Stored items from a collection
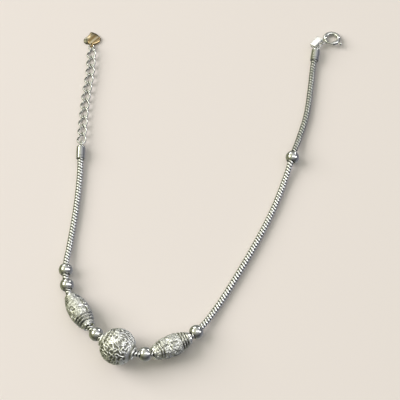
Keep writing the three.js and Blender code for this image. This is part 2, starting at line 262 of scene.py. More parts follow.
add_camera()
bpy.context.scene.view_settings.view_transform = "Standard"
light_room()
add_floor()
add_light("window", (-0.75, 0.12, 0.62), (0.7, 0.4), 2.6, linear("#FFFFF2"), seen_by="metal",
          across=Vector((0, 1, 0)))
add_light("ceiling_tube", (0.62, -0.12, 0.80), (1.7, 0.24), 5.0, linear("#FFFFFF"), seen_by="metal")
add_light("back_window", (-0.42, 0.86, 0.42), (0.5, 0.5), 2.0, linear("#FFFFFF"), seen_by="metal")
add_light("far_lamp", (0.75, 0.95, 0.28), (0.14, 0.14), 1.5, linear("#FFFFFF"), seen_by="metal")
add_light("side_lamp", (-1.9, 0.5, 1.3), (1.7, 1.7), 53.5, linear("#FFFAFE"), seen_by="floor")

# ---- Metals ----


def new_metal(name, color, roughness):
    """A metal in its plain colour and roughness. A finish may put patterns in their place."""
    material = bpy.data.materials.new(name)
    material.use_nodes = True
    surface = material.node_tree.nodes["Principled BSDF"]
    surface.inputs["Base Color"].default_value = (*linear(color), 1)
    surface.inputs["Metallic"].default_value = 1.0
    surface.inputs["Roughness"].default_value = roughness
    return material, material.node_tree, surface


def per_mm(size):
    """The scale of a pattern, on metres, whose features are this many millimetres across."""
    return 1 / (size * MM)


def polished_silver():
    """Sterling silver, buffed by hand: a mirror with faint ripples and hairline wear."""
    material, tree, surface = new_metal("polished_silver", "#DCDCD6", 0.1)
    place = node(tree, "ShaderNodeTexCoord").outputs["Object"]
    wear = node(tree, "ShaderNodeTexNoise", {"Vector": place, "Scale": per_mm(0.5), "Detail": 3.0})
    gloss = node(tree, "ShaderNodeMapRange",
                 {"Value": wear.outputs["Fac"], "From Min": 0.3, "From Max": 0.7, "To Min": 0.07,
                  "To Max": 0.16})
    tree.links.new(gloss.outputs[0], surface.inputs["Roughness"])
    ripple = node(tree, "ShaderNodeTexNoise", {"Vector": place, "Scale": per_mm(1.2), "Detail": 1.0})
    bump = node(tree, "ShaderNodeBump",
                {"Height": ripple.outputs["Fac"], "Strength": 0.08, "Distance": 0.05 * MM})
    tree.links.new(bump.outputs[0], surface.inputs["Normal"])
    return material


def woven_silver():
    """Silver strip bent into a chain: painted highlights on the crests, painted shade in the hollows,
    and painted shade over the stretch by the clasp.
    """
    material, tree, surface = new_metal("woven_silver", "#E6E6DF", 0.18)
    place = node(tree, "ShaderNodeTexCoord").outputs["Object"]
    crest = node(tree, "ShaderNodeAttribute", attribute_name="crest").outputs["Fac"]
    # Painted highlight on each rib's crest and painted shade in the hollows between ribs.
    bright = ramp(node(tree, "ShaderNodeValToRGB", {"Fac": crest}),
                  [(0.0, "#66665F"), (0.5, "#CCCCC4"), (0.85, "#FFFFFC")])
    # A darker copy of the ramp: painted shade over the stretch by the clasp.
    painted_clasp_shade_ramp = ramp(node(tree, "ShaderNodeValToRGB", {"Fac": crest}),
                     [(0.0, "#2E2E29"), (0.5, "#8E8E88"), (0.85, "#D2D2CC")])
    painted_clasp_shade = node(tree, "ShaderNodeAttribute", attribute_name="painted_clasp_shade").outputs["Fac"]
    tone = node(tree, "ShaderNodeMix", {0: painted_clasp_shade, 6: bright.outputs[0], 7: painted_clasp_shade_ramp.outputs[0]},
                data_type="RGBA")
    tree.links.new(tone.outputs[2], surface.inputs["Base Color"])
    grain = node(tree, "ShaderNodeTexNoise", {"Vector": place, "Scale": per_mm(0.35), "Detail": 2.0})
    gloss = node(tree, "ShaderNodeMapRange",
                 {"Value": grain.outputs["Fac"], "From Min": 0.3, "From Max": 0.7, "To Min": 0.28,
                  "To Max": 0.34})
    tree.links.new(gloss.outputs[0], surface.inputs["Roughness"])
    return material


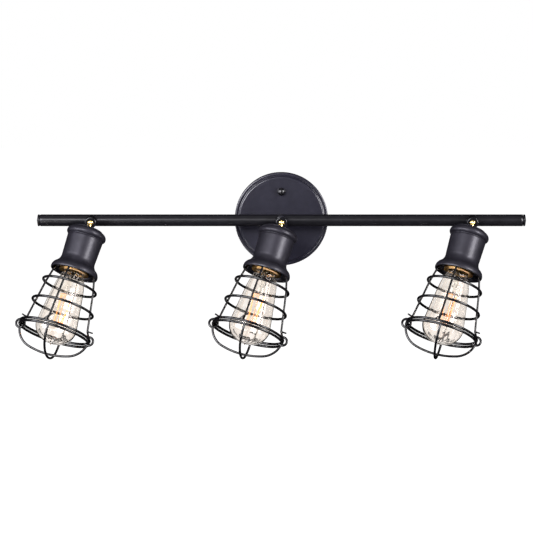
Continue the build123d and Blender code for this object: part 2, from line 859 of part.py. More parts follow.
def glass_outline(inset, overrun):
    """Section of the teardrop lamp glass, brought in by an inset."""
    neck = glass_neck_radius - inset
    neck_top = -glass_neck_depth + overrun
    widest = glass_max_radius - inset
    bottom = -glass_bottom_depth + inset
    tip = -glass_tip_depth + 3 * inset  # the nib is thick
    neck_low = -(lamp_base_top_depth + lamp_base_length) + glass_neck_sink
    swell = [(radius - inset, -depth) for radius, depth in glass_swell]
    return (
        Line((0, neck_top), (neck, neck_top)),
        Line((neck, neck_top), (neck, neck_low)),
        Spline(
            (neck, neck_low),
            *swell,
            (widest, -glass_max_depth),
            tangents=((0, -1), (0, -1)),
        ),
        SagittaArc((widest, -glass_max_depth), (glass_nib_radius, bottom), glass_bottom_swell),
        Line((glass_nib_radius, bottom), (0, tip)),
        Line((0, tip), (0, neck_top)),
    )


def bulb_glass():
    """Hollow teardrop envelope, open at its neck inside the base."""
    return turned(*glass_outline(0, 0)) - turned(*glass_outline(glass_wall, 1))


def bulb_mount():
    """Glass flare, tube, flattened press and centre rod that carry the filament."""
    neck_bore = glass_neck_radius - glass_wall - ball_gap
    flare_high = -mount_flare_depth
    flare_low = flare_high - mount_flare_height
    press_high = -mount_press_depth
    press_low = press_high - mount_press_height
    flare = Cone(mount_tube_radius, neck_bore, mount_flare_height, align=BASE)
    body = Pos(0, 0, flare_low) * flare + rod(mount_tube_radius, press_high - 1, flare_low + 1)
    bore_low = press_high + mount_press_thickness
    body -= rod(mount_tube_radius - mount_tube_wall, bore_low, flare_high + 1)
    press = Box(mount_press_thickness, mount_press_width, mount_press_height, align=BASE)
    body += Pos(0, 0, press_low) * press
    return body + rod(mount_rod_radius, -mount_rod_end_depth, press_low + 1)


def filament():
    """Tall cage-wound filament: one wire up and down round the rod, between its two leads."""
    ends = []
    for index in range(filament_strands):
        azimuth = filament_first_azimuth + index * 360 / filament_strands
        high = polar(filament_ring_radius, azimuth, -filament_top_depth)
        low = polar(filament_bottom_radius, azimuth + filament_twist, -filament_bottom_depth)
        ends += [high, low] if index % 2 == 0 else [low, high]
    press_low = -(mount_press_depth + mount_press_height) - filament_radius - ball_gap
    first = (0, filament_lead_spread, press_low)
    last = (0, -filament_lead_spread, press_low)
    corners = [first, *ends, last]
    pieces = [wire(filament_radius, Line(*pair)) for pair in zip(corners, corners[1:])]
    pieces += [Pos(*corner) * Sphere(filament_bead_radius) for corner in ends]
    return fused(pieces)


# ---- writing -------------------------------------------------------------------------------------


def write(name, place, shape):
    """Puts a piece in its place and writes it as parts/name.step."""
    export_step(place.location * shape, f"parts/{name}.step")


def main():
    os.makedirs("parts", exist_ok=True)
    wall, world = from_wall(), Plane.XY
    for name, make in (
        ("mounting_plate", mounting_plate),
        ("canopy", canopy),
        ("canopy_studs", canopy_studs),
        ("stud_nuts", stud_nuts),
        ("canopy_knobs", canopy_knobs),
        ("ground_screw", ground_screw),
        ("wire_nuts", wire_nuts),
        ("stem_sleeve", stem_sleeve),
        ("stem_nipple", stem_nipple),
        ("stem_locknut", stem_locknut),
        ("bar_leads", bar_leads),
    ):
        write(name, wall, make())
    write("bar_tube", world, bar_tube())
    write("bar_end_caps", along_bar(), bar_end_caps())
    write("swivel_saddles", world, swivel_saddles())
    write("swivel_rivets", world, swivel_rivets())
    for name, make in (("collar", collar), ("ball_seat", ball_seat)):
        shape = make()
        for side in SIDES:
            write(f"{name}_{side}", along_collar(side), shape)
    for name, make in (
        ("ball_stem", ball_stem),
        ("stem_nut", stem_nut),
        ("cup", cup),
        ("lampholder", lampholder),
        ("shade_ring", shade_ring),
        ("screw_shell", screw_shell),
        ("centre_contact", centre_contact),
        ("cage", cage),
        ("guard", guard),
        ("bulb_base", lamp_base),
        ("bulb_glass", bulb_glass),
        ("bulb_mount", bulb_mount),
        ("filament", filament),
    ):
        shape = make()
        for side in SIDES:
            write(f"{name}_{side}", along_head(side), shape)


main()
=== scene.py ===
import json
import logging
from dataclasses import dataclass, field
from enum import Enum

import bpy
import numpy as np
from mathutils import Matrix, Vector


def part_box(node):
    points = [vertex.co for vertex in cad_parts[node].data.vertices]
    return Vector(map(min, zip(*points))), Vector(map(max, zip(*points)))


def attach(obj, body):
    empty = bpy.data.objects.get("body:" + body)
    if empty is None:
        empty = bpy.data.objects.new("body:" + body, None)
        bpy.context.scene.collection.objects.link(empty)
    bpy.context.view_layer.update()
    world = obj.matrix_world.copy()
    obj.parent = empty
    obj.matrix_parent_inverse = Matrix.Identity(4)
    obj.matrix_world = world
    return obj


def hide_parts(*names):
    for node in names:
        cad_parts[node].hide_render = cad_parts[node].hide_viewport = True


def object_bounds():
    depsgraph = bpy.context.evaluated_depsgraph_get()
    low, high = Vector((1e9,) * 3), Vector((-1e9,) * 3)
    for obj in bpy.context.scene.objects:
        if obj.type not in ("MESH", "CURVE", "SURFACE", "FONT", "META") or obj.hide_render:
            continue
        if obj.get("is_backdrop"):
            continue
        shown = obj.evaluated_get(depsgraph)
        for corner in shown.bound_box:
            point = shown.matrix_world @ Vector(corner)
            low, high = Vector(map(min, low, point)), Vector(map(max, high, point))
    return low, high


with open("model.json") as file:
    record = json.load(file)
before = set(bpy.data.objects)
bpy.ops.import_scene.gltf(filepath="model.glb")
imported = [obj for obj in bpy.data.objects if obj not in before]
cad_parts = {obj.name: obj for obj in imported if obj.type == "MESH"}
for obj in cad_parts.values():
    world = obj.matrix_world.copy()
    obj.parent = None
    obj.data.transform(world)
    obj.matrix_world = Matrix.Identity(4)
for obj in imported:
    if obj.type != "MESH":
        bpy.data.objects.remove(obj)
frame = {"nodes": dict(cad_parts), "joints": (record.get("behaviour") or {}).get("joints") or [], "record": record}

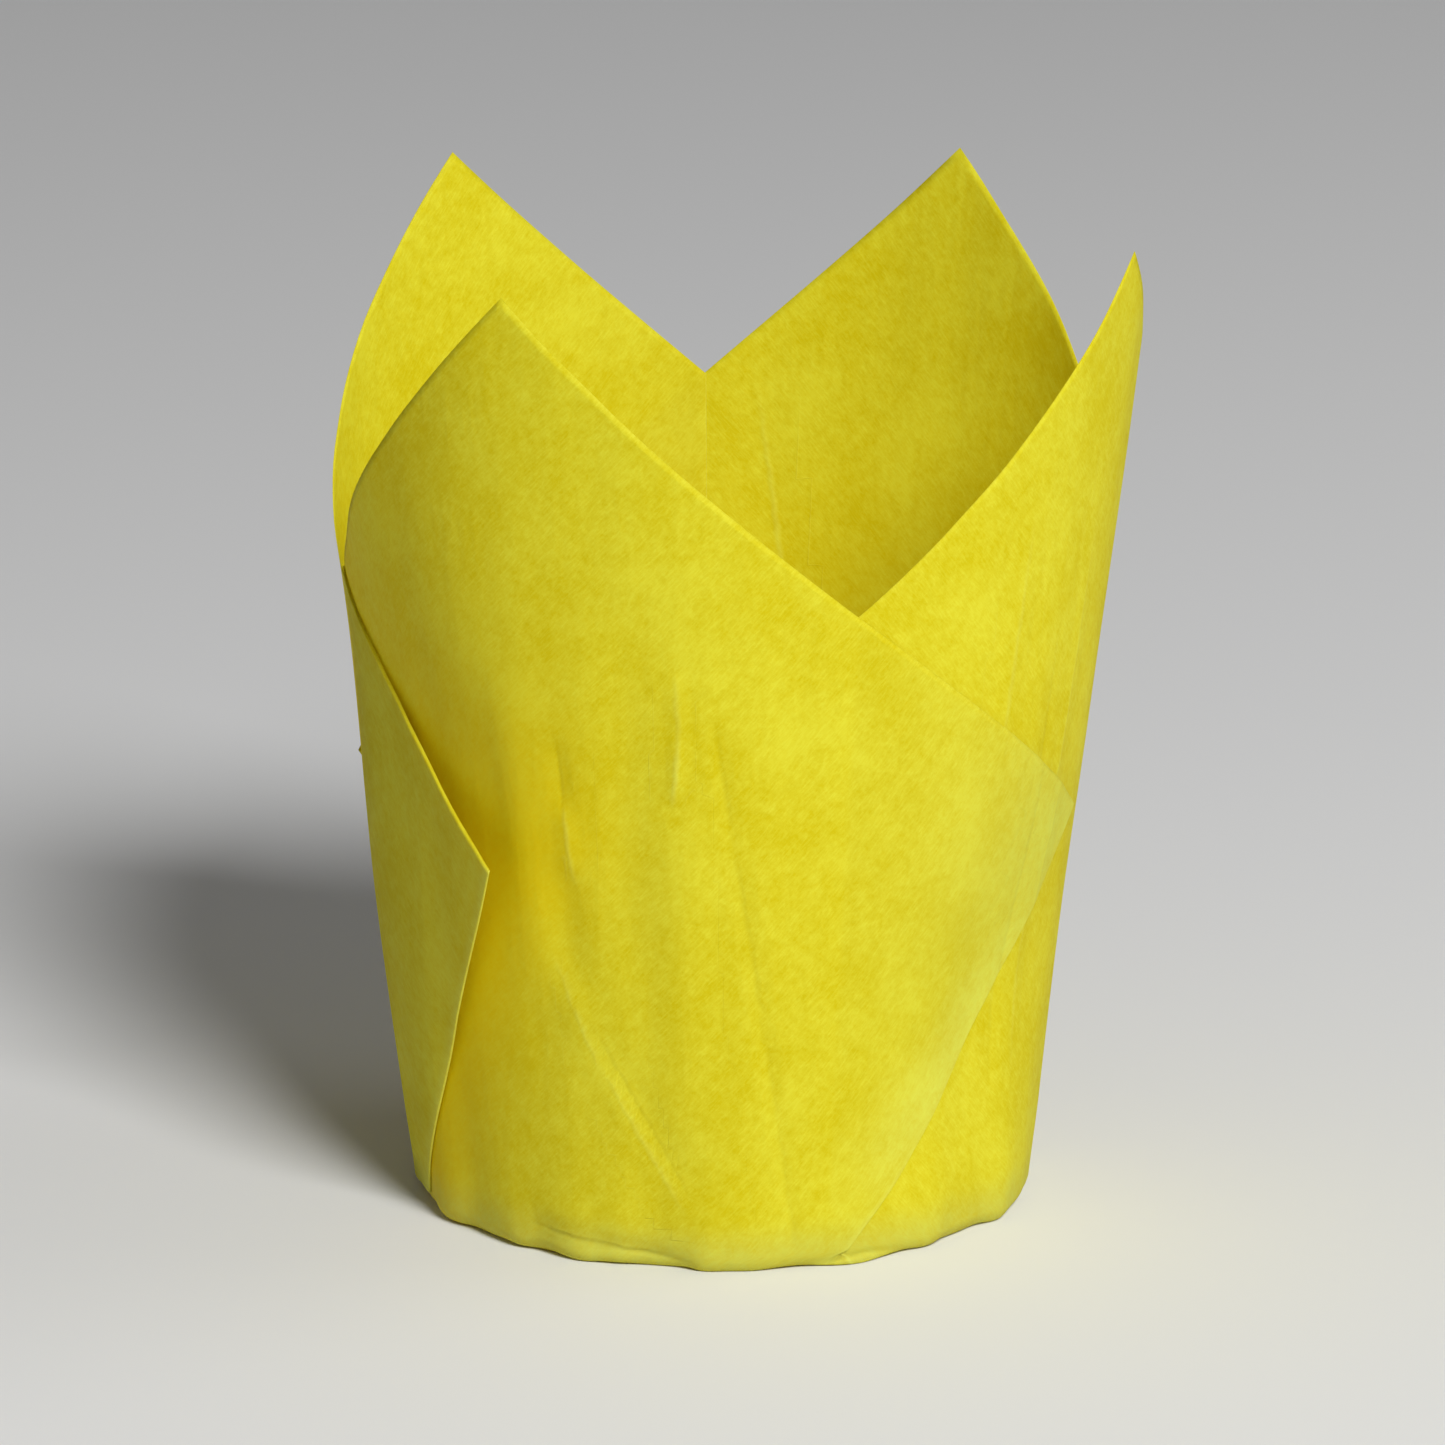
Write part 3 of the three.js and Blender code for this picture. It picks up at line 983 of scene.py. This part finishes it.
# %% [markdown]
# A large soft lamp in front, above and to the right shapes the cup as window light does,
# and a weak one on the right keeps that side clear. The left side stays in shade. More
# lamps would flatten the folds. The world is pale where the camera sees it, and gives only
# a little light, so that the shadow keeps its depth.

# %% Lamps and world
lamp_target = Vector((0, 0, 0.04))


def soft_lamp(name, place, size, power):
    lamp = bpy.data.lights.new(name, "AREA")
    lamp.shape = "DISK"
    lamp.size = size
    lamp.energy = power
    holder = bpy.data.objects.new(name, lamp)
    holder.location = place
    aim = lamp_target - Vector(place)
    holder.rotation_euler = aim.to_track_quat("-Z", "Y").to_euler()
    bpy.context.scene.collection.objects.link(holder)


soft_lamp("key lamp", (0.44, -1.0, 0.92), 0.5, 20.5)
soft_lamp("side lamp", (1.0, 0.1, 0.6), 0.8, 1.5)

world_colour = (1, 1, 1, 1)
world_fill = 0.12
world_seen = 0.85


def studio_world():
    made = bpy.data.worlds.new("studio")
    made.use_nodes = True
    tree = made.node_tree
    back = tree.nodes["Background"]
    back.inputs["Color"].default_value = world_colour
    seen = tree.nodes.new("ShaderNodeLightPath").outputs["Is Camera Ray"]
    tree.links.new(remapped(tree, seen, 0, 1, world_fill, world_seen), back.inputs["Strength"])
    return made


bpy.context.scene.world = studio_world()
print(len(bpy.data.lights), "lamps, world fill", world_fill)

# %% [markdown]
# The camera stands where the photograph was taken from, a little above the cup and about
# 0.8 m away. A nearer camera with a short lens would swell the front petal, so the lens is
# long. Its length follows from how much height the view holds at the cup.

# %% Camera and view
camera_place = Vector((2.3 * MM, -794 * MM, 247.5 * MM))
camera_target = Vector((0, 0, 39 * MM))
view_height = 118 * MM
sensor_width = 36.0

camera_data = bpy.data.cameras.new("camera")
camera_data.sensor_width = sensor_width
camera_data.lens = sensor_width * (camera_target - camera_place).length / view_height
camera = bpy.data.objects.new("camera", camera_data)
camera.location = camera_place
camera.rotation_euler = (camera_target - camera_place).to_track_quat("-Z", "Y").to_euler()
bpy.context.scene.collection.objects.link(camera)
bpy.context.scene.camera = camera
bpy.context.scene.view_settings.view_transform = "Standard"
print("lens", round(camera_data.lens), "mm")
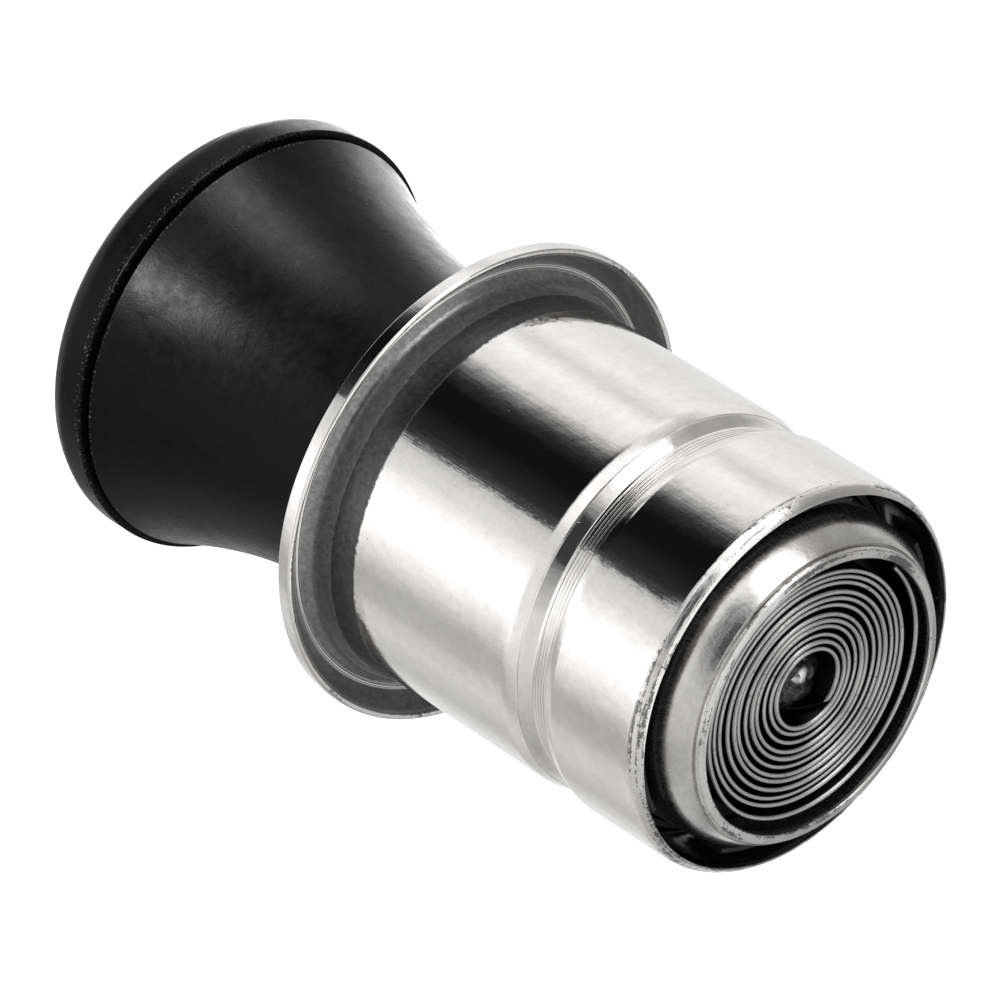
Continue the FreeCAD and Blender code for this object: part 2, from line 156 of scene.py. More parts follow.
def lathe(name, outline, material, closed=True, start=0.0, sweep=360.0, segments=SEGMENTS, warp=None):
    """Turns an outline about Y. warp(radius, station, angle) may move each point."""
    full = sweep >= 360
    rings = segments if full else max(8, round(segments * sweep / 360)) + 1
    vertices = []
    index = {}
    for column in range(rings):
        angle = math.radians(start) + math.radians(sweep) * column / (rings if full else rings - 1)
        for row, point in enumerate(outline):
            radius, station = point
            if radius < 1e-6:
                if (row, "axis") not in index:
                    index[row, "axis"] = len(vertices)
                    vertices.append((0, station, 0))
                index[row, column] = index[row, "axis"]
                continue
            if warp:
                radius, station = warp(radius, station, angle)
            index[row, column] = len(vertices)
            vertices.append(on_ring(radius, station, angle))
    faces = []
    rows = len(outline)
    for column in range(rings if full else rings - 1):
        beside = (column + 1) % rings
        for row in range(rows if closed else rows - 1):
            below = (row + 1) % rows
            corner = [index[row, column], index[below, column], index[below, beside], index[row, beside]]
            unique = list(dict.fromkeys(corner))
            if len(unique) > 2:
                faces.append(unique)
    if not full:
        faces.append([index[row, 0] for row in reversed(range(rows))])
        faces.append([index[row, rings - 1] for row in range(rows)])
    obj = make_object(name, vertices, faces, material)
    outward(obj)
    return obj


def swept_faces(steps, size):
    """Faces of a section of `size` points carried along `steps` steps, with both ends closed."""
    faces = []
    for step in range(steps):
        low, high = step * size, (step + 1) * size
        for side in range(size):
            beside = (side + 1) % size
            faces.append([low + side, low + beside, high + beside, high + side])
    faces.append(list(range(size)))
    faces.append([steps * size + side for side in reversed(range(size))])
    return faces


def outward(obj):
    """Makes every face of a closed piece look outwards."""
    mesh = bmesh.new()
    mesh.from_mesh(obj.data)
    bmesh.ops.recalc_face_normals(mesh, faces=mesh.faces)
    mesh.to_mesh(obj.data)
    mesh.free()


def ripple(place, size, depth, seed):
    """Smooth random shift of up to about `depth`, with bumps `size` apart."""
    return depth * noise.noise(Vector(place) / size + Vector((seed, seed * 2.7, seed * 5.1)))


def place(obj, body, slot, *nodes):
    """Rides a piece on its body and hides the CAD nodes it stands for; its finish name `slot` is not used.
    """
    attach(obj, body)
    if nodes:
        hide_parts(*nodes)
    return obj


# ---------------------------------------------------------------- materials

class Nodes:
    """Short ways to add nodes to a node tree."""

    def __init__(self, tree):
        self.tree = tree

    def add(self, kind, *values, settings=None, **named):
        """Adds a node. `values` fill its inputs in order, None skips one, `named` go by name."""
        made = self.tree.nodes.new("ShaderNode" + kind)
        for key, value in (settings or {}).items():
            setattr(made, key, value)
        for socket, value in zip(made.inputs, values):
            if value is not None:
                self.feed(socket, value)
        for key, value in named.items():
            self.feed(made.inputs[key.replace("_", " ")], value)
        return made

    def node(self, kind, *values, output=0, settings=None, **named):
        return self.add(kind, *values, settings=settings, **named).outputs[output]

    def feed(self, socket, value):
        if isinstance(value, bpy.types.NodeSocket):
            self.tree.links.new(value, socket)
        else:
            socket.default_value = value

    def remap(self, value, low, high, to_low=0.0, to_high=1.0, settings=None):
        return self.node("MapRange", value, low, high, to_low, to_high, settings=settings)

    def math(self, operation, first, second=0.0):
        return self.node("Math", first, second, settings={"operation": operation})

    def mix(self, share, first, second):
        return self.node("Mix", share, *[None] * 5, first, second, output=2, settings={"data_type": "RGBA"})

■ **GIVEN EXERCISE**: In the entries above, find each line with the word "empty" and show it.

■ **THE REPLY**:
    empty = bpy.data.objects.get("body:" + body)
    if empty is None:
        empty = bpy.data.objects.new("body:" + body, None)
        bpy.context.scene.collection.objects.link(empty)
    obj.parent = empty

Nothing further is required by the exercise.